Las responsabilidades familiares compartidas con su esposo
Martin, quien enfermó de cáncer testicular cuando ambos estaban estudiando; la
carga extraordinaria de la asistencia a clases propias y a las del marido, para
que éste no perdiera su año académico; la negativa del decano de Harvard para
facilitar su traslado a Nueva York, donde su cónyuge había encontrado trabajo.
Egresada con las más altas calificaciones, RBG no pudo
encontrar cabida en algún bufete neoyorquino, simplemente por ser mujer. En
consecuencia, su destino fue la docencia en una universidad que admitía
maestros afroamericanos y del sexo femenino.
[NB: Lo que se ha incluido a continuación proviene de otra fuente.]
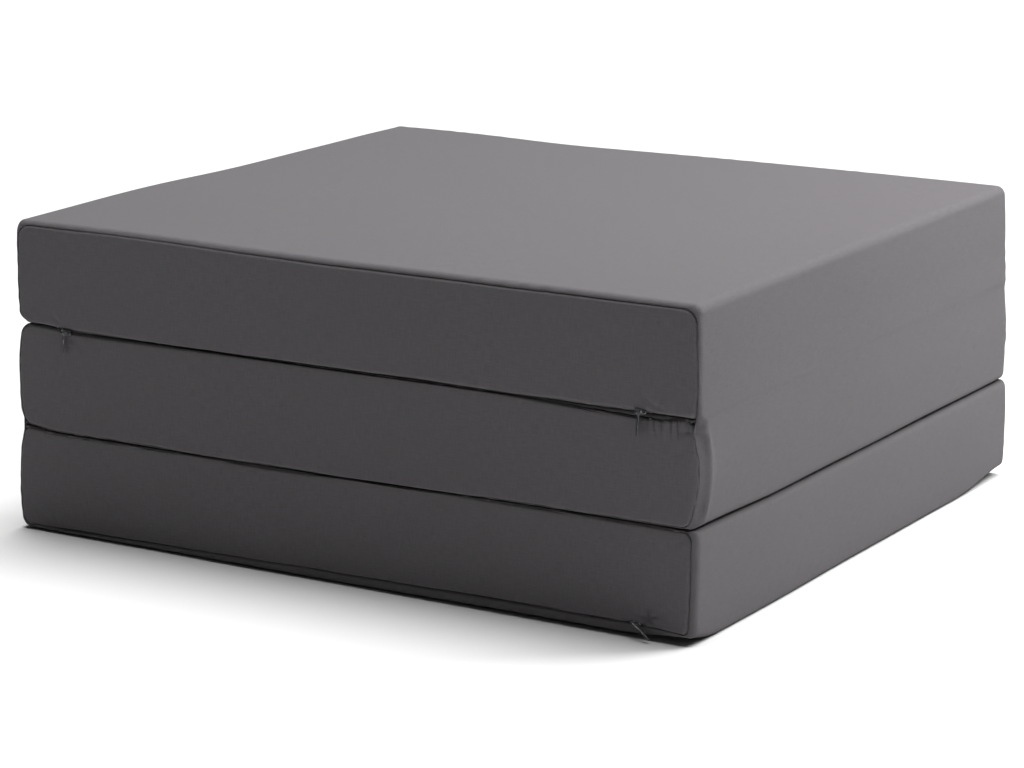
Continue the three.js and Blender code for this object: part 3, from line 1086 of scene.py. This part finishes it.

Las resistencias encontradas templaron el carácter y la
determinación de RBG para luchar desde el ámbito de las leyes contra la
discriminación por razón de género. 1971 fue el año decisivo, cuando un hombre
que cuidaba a su madre enferma, afrontó una legislación fiscal que consideraba
este hecho como inadmisible ¡porque no era mujer! RBG asumió su defensa y el
gobierno en su conjunto, la Fiscalía General, combatieron este caso como una
amenaza al orden “natural” de las cosas, en el que las mujeres tenían que ser
“protegidas”, impidiéndoles decidir y desarrollarse según sus aptitudes y
preferencias.
Ganar este litigio fue el primer paso para desarmar el
entramado jurídico que capturaba y asfixiaba en los Estados Unidos el ejercicio
efectivo de los derechos de las mujeres al trabajo, a la educación, a
participar en la vida económica, a pilotear aviones o integrarse a las fuerzas
armadas, en un largo etcétera que abarca la vida en su conjunto.
Soy de la generación de mujeres de la década de 1970. RBG
junto con otras destacadas activistas de las libertades cívicas hicieron
posible que las jóvenes de entonces avanzáramos más rápidamente que nuestras
predecesoras.
Ya no tenemos que ocultar talentos literarios tras
seudónimos masculinos; hemos removido las leyes que consagraban la desigualdad.
Todavía falta la batalla más compleja, la que se da en el
ámbito de la cultura, las costumbres y las tradiciones. Prefiero escribir y “La
Voz de la Igualdad” nos recuerda de dónde venimos.
Las jóvenes de hoy, sus exigencias y demandas muestran lo
mucho que falta por recorrer en este camino para ejercer plenamente nuestros
derechos como personas.— Mérida, Yucatán.